Extract the complete data exactly as given.

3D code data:
■ ■ ■ ■ ■

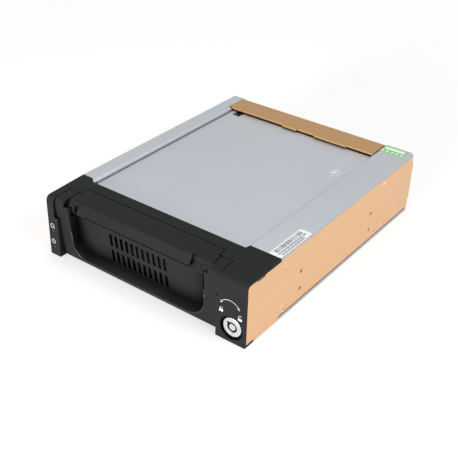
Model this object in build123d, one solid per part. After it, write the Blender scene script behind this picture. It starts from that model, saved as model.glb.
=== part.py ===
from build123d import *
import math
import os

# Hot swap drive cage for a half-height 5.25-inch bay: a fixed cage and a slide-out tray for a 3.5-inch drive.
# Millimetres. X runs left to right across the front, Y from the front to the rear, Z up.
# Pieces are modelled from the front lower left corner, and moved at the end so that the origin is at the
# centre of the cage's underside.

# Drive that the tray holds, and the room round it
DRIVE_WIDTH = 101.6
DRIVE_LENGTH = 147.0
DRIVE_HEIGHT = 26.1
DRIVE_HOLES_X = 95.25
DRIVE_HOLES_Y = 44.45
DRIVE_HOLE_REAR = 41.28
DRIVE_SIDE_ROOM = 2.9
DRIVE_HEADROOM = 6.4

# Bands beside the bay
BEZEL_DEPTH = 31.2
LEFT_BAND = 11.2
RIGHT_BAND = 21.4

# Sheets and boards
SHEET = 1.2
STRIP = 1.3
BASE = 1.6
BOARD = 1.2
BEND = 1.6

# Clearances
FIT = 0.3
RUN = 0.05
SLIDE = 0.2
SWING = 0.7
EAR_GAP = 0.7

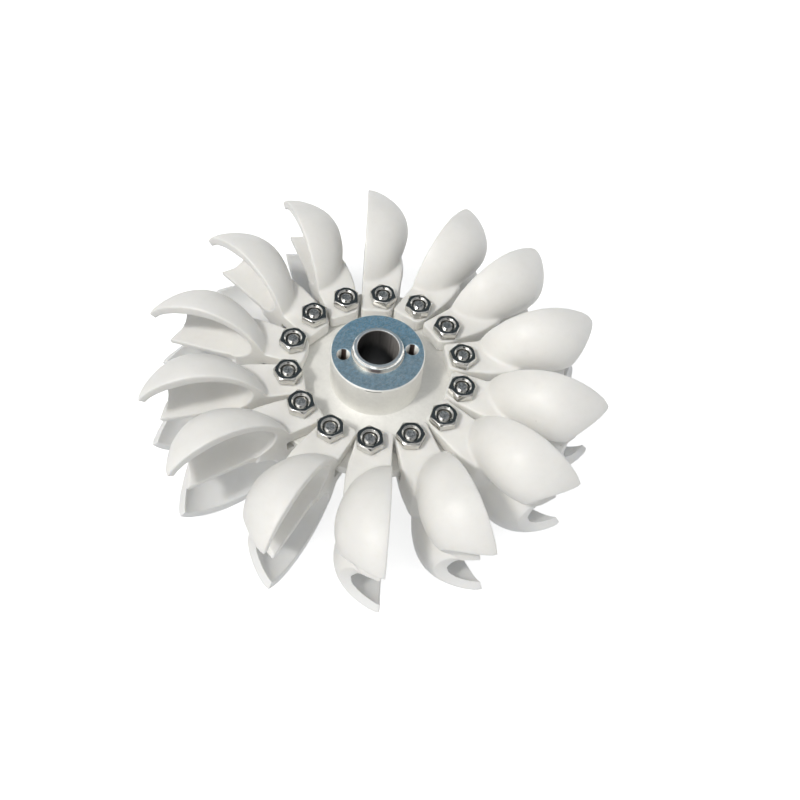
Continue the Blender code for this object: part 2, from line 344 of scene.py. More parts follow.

■ ■ ■ ■ ■

*TASK RESPONSE*:
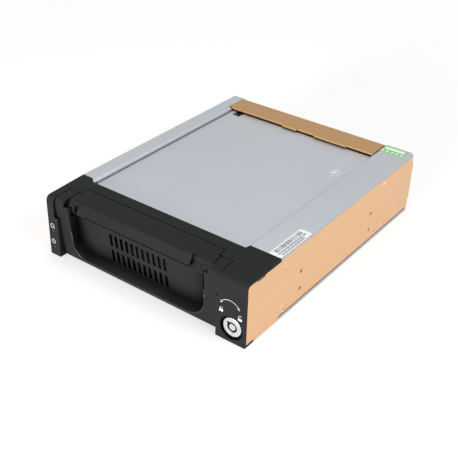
Model this object in build123d, one solid per part. After it, write the Blender scene script behind this picture. It starts from that model, saved as model.glb.
=== part.py ===
from build123d import *
import math
import os

# Hot swap drive cage for a half-height 5.25-inch bay: a fixed cage and a slide-out tray for a 3.5-inch drive.
# Millimetres. X runs left to right across the front, Y from the front to the rear, Z up.
# Pieces are modelled from the front lower left corner, and moved at the end so that the origin is at the
# centre of the cage's underside.

# Drive that the tray holds, and the room round it
DRIVE_WIDTH = 101.6
DRIVE_LENGTH = 147.0
DRIVE_HEIGHT = 26.1
DRIVE_HOLES_X = 95.25
DRIVE_HOLES_Y = 44.45
DRIVE_HOLE_REAR = 41.28
DRIVE_SIDE_ROOM = 2.9
DRIVE_HEADROOM = 6.4

# Bands beside the bay
BEZEL_DEPTH = 31.2
LEFT_BAND = 11.2
RIGHT_BAND = 21.4

# Sheets and boards
SHEET = 1.2
STRIP = 1.3
BASE = 1.6
BOARD = 1.2
BEND = 1.6

# Clearances
FIT = 0.3
RUN = 0.05
SLIDE = 0.2
SWING = 0.7
EAR_GAP = 0.7

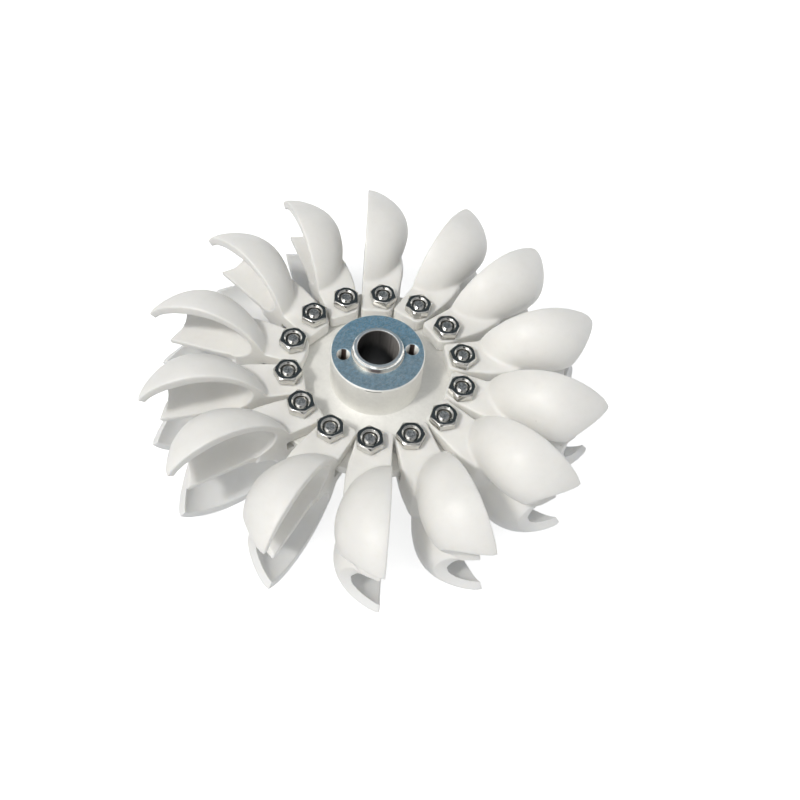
Continue the Blender code for this object: part 2, from line 344 of scene.py. More parts follow.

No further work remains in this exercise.